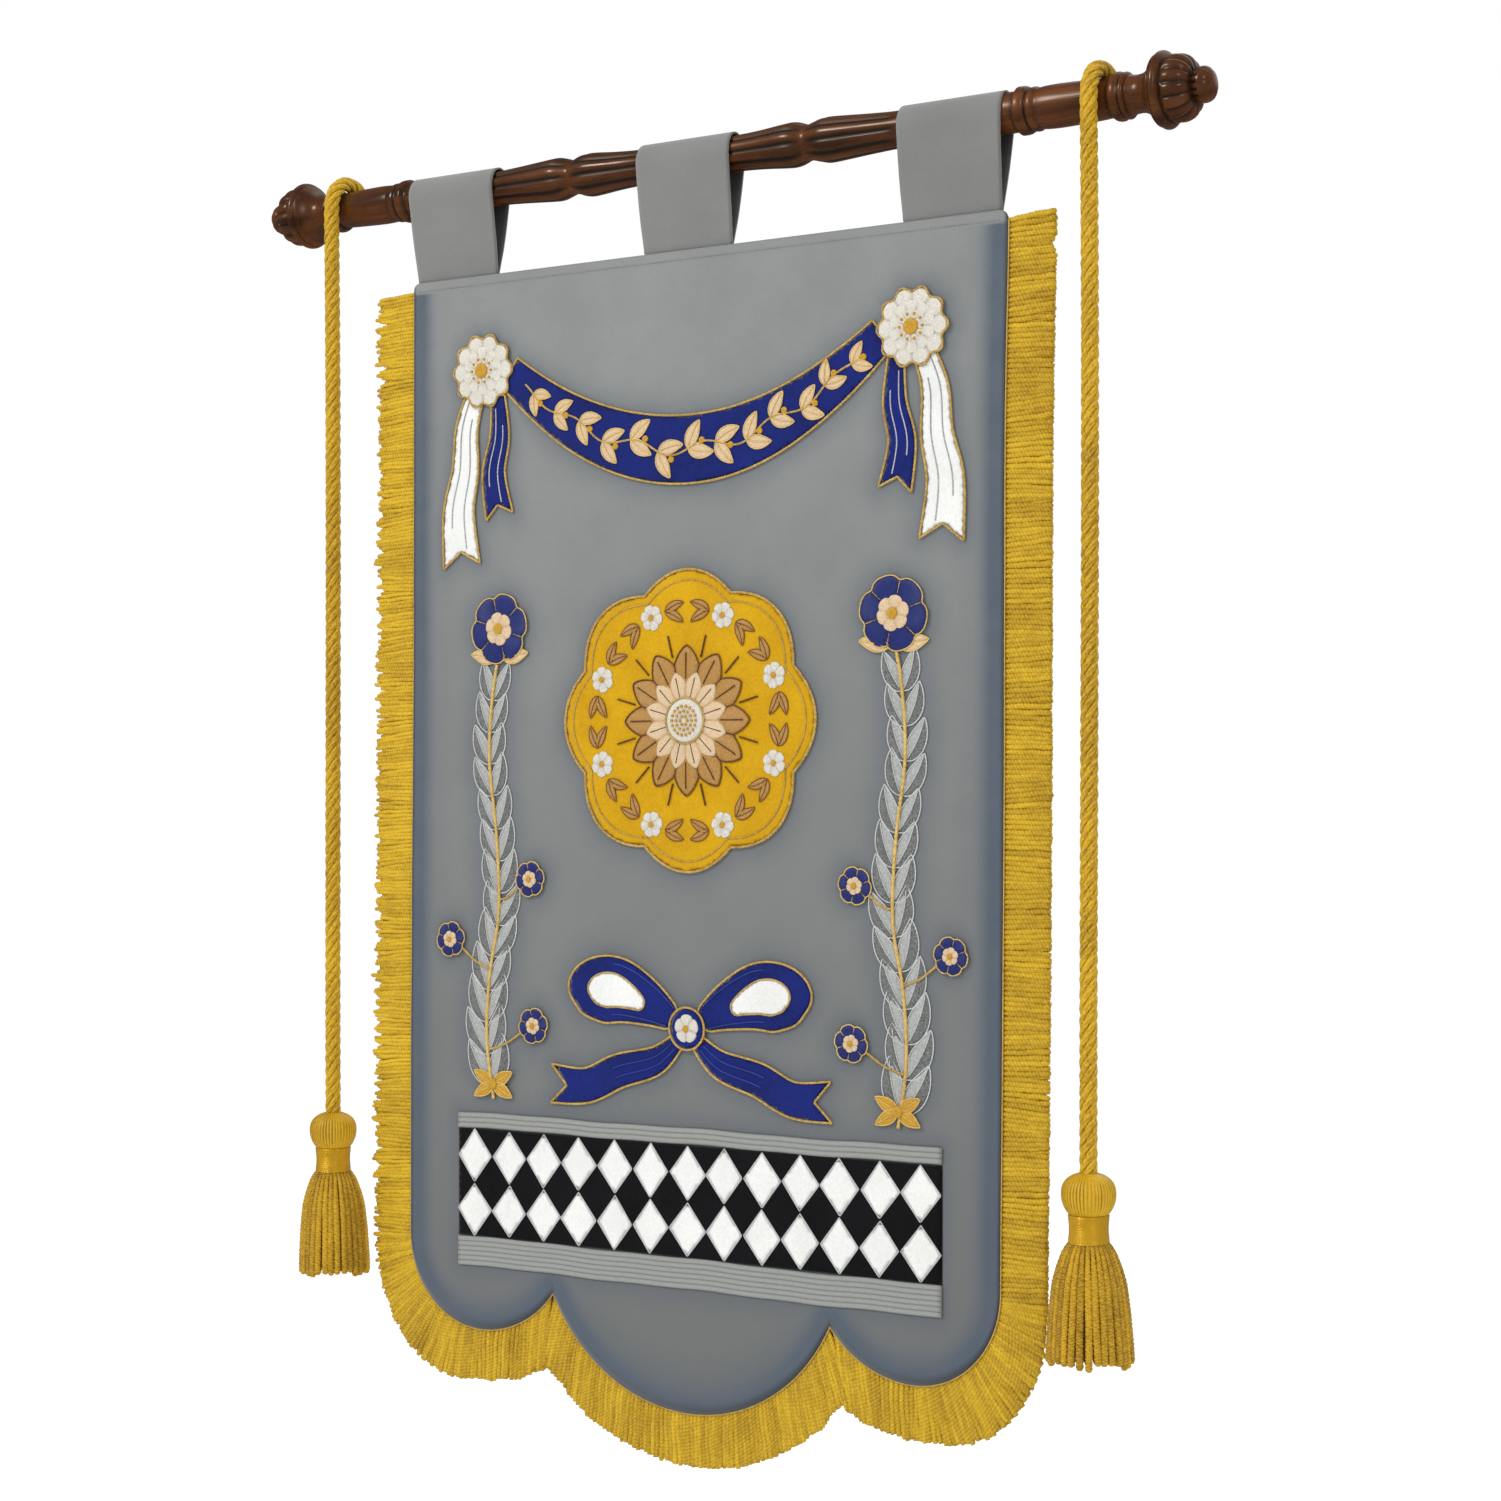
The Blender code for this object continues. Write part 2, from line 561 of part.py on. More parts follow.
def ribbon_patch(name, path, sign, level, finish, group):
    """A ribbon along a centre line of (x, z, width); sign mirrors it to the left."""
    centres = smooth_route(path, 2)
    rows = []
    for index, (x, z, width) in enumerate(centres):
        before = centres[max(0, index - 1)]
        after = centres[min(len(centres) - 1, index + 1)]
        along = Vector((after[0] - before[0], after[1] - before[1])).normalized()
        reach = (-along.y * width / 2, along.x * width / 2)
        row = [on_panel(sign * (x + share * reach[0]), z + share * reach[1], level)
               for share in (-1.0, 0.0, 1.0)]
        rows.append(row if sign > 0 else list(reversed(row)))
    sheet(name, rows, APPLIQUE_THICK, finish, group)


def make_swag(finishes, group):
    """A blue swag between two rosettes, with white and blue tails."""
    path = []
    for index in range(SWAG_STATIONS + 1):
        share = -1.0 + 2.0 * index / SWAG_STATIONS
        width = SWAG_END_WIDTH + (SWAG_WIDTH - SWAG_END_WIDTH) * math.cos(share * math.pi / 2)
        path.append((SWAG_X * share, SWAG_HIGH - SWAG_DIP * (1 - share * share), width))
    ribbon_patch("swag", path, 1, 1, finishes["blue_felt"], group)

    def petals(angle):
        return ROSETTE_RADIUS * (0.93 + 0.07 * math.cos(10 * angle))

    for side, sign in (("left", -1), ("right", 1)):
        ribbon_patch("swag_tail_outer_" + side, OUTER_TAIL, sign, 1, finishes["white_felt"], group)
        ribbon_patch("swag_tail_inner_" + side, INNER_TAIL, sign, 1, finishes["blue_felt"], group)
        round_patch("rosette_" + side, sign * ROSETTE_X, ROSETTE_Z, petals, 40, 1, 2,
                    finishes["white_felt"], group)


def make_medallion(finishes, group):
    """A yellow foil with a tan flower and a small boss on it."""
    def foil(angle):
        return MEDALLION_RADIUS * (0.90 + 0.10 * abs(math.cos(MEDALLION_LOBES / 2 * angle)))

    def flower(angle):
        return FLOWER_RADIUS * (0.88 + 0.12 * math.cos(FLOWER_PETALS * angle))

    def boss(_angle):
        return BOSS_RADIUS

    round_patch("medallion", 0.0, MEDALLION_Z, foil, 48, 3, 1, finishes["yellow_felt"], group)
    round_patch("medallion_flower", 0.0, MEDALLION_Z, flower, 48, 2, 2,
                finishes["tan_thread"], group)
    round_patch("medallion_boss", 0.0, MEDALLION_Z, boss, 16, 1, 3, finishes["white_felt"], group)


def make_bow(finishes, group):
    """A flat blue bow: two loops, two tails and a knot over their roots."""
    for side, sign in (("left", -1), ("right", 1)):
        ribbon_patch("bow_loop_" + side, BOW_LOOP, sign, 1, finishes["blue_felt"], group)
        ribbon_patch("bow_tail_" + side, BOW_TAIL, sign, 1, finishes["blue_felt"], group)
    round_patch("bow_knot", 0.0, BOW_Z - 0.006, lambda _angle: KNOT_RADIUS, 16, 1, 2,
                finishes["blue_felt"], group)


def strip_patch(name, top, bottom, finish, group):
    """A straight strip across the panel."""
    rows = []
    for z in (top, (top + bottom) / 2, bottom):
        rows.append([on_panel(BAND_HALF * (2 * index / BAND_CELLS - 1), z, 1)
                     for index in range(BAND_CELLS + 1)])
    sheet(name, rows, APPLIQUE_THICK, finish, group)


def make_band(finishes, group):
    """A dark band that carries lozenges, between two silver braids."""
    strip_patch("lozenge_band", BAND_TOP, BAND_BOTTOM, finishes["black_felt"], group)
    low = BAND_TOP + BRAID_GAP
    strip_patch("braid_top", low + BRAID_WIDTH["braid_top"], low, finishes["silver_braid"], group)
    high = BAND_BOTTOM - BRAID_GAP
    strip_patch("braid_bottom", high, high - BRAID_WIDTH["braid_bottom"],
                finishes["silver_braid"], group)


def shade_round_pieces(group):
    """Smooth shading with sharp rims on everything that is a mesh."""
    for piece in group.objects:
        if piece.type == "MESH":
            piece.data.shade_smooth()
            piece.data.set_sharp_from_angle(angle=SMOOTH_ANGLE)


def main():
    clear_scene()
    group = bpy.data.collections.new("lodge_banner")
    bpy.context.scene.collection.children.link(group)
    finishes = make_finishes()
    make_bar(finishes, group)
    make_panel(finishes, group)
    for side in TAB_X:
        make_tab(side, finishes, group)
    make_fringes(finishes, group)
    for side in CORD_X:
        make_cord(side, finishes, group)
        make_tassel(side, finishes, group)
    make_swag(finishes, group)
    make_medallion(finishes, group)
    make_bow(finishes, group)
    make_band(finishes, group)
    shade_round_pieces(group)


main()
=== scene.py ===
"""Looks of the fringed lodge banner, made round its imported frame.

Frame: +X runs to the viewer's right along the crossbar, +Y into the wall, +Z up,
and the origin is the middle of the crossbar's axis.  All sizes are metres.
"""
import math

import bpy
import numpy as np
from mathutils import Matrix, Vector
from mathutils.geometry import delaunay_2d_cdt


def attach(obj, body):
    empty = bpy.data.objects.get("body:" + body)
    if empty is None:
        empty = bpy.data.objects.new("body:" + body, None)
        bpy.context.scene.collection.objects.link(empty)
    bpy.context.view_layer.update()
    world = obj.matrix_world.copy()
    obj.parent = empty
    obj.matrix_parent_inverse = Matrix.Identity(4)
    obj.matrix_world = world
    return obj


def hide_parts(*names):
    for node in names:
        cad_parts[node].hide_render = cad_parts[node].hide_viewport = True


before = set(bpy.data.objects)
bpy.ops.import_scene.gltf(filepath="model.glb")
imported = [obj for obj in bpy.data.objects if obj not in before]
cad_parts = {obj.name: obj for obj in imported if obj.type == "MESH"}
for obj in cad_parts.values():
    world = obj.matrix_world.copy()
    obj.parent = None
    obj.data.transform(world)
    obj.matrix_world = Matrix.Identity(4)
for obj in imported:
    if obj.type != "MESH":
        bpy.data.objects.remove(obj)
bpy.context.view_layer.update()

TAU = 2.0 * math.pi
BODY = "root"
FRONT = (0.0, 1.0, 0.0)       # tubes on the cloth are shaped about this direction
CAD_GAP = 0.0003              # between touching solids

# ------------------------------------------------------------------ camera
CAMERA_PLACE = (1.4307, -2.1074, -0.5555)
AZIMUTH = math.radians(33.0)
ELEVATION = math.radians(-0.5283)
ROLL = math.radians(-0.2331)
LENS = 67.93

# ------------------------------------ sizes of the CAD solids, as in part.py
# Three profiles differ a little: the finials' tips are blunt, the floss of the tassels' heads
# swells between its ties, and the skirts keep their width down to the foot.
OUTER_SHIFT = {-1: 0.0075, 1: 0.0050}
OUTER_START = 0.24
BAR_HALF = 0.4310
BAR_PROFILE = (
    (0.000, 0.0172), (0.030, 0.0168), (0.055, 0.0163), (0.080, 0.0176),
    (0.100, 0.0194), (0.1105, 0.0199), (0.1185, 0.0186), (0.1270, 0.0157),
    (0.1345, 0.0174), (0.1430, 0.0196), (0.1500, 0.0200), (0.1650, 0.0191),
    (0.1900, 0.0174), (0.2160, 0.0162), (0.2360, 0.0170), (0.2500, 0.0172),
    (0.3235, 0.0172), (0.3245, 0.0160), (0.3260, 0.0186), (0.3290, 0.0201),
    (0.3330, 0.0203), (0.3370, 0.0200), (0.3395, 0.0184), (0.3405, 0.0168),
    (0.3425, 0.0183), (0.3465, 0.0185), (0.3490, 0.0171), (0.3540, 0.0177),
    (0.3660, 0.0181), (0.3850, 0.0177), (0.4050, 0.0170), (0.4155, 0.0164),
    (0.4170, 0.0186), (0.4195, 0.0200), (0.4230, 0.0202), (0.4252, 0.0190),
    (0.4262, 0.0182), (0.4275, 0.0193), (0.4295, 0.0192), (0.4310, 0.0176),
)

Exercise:
Retype the portion of the data above that starts on the line with "for node in" and finishes on the line with "imported = [obj", including both of those lines.

Finished answer:
    for node in names:
        cad_parts[node].hide_render = cad_parts[node].hide_viewport = True


before = set(bpy.data.objects)
bpy.ops.import_scene.gltf(filepath="model.glb")
imported = [obj for obj in bpy.data.objects if obj not in before]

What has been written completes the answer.